#### Exercise directions:
Copy every line of the following data that includes the string "Identity".

━━━ Supplied information ━━━

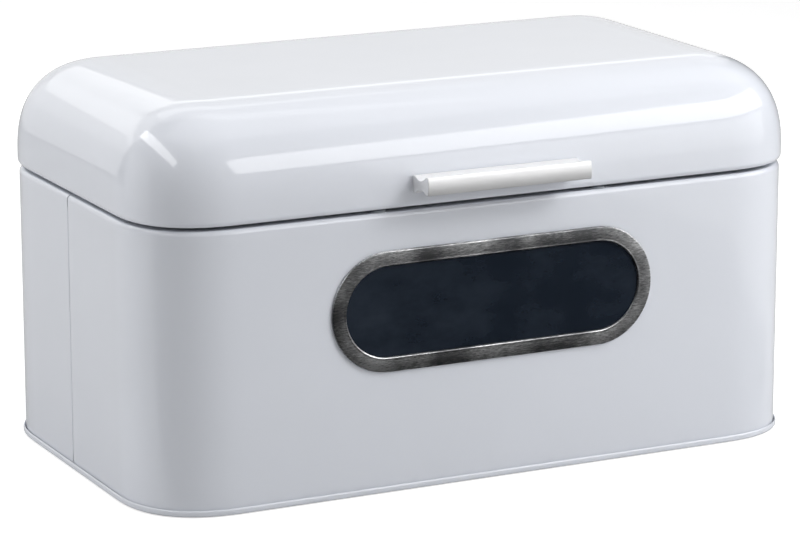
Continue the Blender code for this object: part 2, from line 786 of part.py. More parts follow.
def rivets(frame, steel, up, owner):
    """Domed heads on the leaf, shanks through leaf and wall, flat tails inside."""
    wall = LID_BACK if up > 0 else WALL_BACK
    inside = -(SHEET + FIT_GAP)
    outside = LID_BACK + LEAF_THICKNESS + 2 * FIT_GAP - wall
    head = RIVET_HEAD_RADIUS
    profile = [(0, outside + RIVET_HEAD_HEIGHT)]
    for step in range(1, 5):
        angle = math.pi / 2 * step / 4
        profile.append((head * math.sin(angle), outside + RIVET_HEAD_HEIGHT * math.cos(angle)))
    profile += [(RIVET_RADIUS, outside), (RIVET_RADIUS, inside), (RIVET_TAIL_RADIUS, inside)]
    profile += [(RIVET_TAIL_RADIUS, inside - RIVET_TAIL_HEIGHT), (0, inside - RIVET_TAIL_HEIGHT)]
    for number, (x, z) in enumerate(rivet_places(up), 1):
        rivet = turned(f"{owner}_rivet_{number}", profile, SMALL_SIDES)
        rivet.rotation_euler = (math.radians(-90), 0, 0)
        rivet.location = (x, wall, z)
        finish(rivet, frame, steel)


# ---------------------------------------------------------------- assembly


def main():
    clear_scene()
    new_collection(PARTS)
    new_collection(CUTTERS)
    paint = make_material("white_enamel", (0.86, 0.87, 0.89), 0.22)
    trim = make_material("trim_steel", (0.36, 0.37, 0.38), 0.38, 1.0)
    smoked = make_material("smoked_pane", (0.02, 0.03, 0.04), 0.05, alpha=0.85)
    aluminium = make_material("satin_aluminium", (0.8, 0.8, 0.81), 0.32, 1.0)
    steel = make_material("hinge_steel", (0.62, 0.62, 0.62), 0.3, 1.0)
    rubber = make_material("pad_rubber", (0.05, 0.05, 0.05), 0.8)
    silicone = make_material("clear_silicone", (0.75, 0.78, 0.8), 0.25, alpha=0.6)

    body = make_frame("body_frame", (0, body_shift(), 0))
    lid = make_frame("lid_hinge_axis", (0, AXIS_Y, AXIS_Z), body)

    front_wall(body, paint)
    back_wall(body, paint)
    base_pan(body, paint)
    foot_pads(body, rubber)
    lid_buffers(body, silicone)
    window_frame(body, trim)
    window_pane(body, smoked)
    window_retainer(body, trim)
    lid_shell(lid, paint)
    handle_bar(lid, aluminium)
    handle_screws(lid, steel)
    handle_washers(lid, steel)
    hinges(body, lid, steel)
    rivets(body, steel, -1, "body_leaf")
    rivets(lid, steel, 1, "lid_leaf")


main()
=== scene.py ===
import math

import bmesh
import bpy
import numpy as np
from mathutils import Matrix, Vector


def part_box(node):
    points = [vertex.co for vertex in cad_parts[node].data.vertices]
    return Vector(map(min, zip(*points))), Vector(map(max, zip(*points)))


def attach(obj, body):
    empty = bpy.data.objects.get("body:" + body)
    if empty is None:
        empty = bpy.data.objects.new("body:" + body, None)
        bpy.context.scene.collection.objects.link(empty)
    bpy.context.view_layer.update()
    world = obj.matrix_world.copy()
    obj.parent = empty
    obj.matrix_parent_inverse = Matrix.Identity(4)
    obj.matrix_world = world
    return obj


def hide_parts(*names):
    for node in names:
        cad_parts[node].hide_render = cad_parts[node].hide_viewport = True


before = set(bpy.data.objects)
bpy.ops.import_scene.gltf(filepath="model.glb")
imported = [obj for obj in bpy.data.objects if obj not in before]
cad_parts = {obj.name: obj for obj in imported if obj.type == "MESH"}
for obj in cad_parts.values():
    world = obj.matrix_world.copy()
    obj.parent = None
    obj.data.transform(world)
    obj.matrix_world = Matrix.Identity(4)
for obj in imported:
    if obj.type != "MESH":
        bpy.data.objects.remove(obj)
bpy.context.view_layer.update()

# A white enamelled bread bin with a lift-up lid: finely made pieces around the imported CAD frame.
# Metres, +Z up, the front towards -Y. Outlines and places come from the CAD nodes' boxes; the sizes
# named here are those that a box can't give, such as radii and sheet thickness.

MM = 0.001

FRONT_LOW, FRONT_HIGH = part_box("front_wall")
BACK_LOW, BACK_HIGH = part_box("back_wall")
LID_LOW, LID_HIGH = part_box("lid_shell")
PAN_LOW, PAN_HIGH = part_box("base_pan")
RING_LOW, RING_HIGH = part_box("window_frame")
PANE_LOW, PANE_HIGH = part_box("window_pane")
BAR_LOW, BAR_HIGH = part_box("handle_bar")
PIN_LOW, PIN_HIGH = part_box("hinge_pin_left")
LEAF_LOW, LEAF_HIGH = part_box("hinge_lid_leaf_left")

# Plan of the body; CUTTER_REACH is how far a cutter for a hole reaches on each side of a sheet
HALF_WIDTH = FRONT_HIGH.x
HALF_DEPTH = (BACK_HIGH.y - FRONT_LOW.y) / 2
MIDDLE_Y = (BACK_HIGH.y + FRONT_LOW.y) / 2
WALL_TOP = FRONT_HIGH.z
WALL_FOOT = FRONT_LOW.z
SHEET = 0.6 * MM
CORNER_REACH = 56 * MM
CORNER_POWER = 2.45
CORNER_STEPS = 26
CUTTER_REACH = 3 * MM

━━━

#### Exercise response:
    obj.matrix_parent_inverse = Matrix.Identity(4)
    obj.matrix_world = Matrix.Identity(4)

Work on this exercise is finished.